Question

a pipe lying horizontally on ground pumps water towards a wall 8 meters away from the end of the pipe with a velocity of 20 m s -1 if the water stream makes an angle of 37 degree with the horizontal then height at which water will hit the wall will be?​

4.75m
3.25m
6m
2.8m
​

Answer 1

Answer:

a. 4.75m

Explanation:

we know that ux= ucosQt

thus, 20×cos37×t= 8

20×4/5×t=8

t=1/2=0.5

now,

using uy=usinQt-1/2gt²

uy= 20× sin37° ×0.5 - 1/2×10×0.25

uy= 6- 1.25

uy= 4.75m

hence, the hight will be 4.75m

hope it helps:)

Answer 2

Given:

A pipe lying horizontally on ground pumps water towards a wall 8 meters away from the end of the pipe with a velocity of 20 m/s.

To find:

If the water stream makes an angle of 37° with the horizontal then height at which water will hit the wall will be?

Calculation:

The general equation of trajectory of a projectile is as follows :

$\boxed{ \bold{ \therefore \: y = x \tan( \theta) - \dfrac{g {x}^{2} }{2 {u}^{2} { \cos}^{2}( \theta) } }}$

• y is the instantaneous height of the projectile from the ground.

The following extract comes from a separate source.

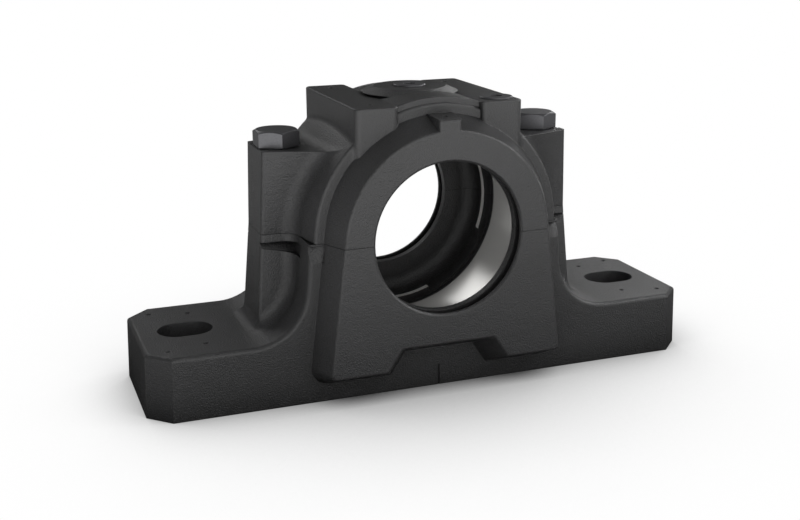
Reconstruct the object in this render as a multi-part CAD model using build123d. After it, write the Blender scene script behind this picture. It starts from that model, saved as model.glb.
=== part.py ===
from build123d import *
import math
import os

# Split plummer block housing with a 100 mm bearing seat: a cast iron base and cap,
# parted on the shaft centre line and held together by two cap bolts.
# Millimetres. Origin: middle of the underside. X along the feet, Y along the shaft, Z up.

# --- foot and body ----------------------------------------------------------------------
base_length = 255.0          # over the feet
base_width = 70.0            # foot, body and barrel, along the shaft
foot_height = 28.0
foot_corner_cut = 9.7        # 45 degree cut on each foot corner
foot_end_draft = 1.0         # how far each foot end leans in at its top
edge_radius = 2.0            # top edges of the foot and front edges of the body
centre_height = 70.0         # underside to shaft centre line, also the split plane
body_half_length = 57.5      # at the split
body_lean = 3.5              # how far the body ends lean out down to the foot
body_cove = 24.0             # radius from the body ends into the foot

slot_from_end = 22.5         # foot's end to the middle of its slot
slot_length = 24.0
slot_width = 18.0

mark_diameter = 2.6          # drill marks on the feet, pads and tabs
foot_marks = ((27.5, 21.0), (10.7, 25.3))  # in from the foot's end, and out from its middle
centre_mark_width = 0.9
centre_mark_depth = 0.6
centre_mark_height = 9.4

# --- bearing space ------------------------------------------------------------------------
seat_diameter = 100.0
seat_width = 44.0
rib_radius = 47.0            # shoulder rib beside the seat
rib_width = 3.2
rib_gap_side = 44.2          # shaft axis to the upright ends of the base ribs
rib_gap_angle = 67.5         # degrees below the split, where their lower parts begin
seat_relief_width = 4.6      # groove round each end of the seat, beside the rib
seat_relief_depth = 0.7
cavity_radius = 49.5         # as-cast grease space beside the ribs
cavity_corner_radius = 8.0
wall_thickness = 9.8         # each side wall, along the shaft
shaft_bore_radius = 33.0     # opening in each side wall
bore_edge_chamfer = 0.8
seal_groove_radius = 38.0
seal_groove_width = 4.2
seal_groove_setback = 2.0    # outer face of the side wall to the groove

# --- side walls -----------------------------------------------------------------------------
housing_width = 95.0         # over the two side walls
wall_radius = 45.7           # outer face of a side wall, round the bore
wall_lean = 7.0              # degrees that its sides lean out going down
wall_depth = 56.4            # from the split down to the lower edge of its outer face
wall_flare = 24.0            # degrees that it widens towards the body
wall_edge_radius = 1.2
wall_corner_radius = 2.0
notch_height = 10.0          # cut into the wall's lower edge
notch_half_top = 21.5
notch_half_bottom = 28.0
notch_corner_radius = 2.6
tab_width = 9.6              # small block on top of each side wall
tab_height = 50.3            # above the split
tab_flare = 5.0              # degrees that it widens towards the body

# --- cap ------------------------------------------------------------------------------------
barrel_radius = 58.3         # at the middle of the barrel
barrel_edge_radius = 55.4    # at its front and back faces
barrel_rim_round = 1.3
crown_band_radius = 58.0     # raised band between the pads, running to the front
crown_band_front = 34.0
crown_band_round = 0.5
pad_height = 55.2            # above the split
pad_inner = 18.5
pad_outer = 37.5
pad_half_width = 37.0
pad_corner_radius = 2.5      # upright corners
pad_cove = 3.5               # outer side into the barrel
pad_edge_radius = 0.8
pad_mark = (28.0, 27.0)
crown_boss_rise = 3.3        # above the pads
crown_boss_height = 2.4
crown_boss_foot_radius = 21.5
crown_boss_top_radius = 16.0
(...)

• x is the instantaneous horizontal distance from the point of projection.

• u is the initial velocity.

• $\theta$ is the angle of projection.

Putting the available values:

$\sf \therefore \: y = x \tan( \theta) - \dfrac{ g{x}^{2} }{2 {u}^{2} { \cos}^{2}( \theta) }$

$\sf \implies \: y = 8\tan( {37}^{ \circ} ) - \dfrac{g {(8)}^{2} }{2 \times {(20)}^{2} { \cos}^{2}( {37}^{ \circ} ) }$

$\sf \implies \: y =( 8 \times \dfrac{3}{4} ) - \dfrac{g {(8)}^{2} }{2 \times {(20)}^{2} {( \frac{4}{5} )}^{2} }$

$\sf \implies \: y = 6 - \dfrac{g\times64 \times 25}{2 \times 400 \times 16}$

$\sf \implies \: y = 6 - \dfrac{g\times64}{2 \times 16 \times 16}$

$\sf \implies \: y = 6 - \dfrac{g\times4}{2 \times 16}$

$\sf \implies \: y = 6 - \dfrac{10}{8}$

$\sf \implies \: y = 6 - 1.25$

$\sf \implies \: y = 4.75 \: m$

So, the water will hit the wall at a height of 4.75 metres.